There is one crucial difference between private and public spheres: Workers in the government do not get the rewards from their efforts to increase efficiency because at the end of every year they are forced to give any money they don’t spend back to the Treasury. My proposal is simple: Allow government agencies to roll over a portion of any savings from one year to the next as long as those savings are spent on productivity-enhancing activities in the following year. As it is, civil servants rush to spend everything in their budget at the end of the fiscal year, fearful that if they give anything back they will not receive an increased appropriation in the next year. But if agencies knew that they would have to meet a productivity goal every year, and that they could keep some of the money saved, a wasteful cycle in discretionary spending would be stopped.

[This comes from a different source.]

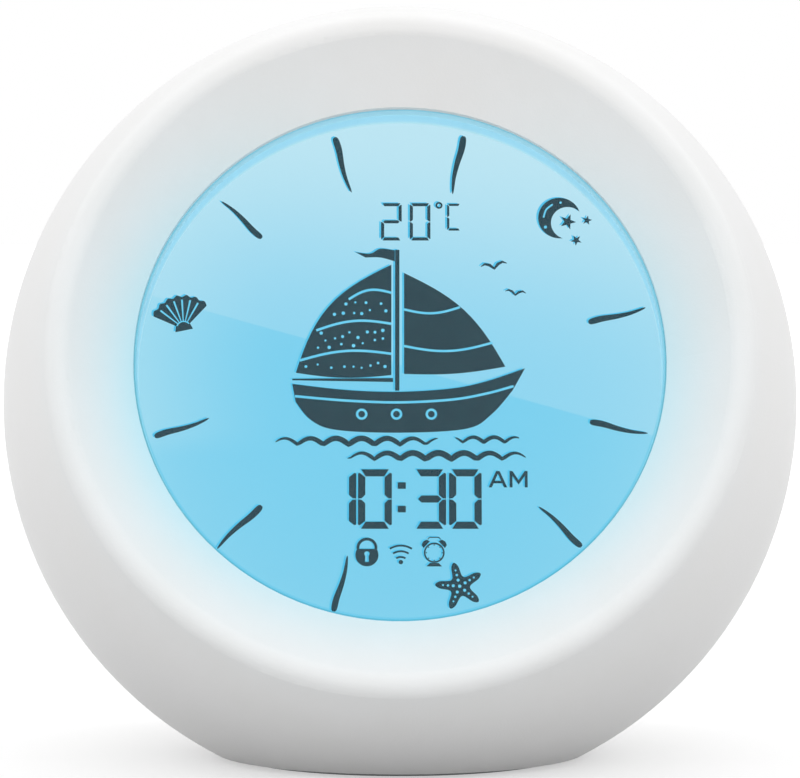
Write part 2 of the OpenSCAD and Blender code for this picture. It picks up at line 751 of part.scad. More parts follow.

The idea would also be in keeping with the overarching approach that progressives should pursue in these next two years of divided government. We need to return to an era of clear, straightforward, and bipartisan legislation so that every citizen can understand what the trade-offs are. This is the real secret to the series of painful choices before us. No grand ideas, no 1,000-page bills. The entire political establishment needs some successes if they are to convince the country to entrust them with greater responsibility. How about some common sense, fairness, and an approach to governing that takes it one step at a time?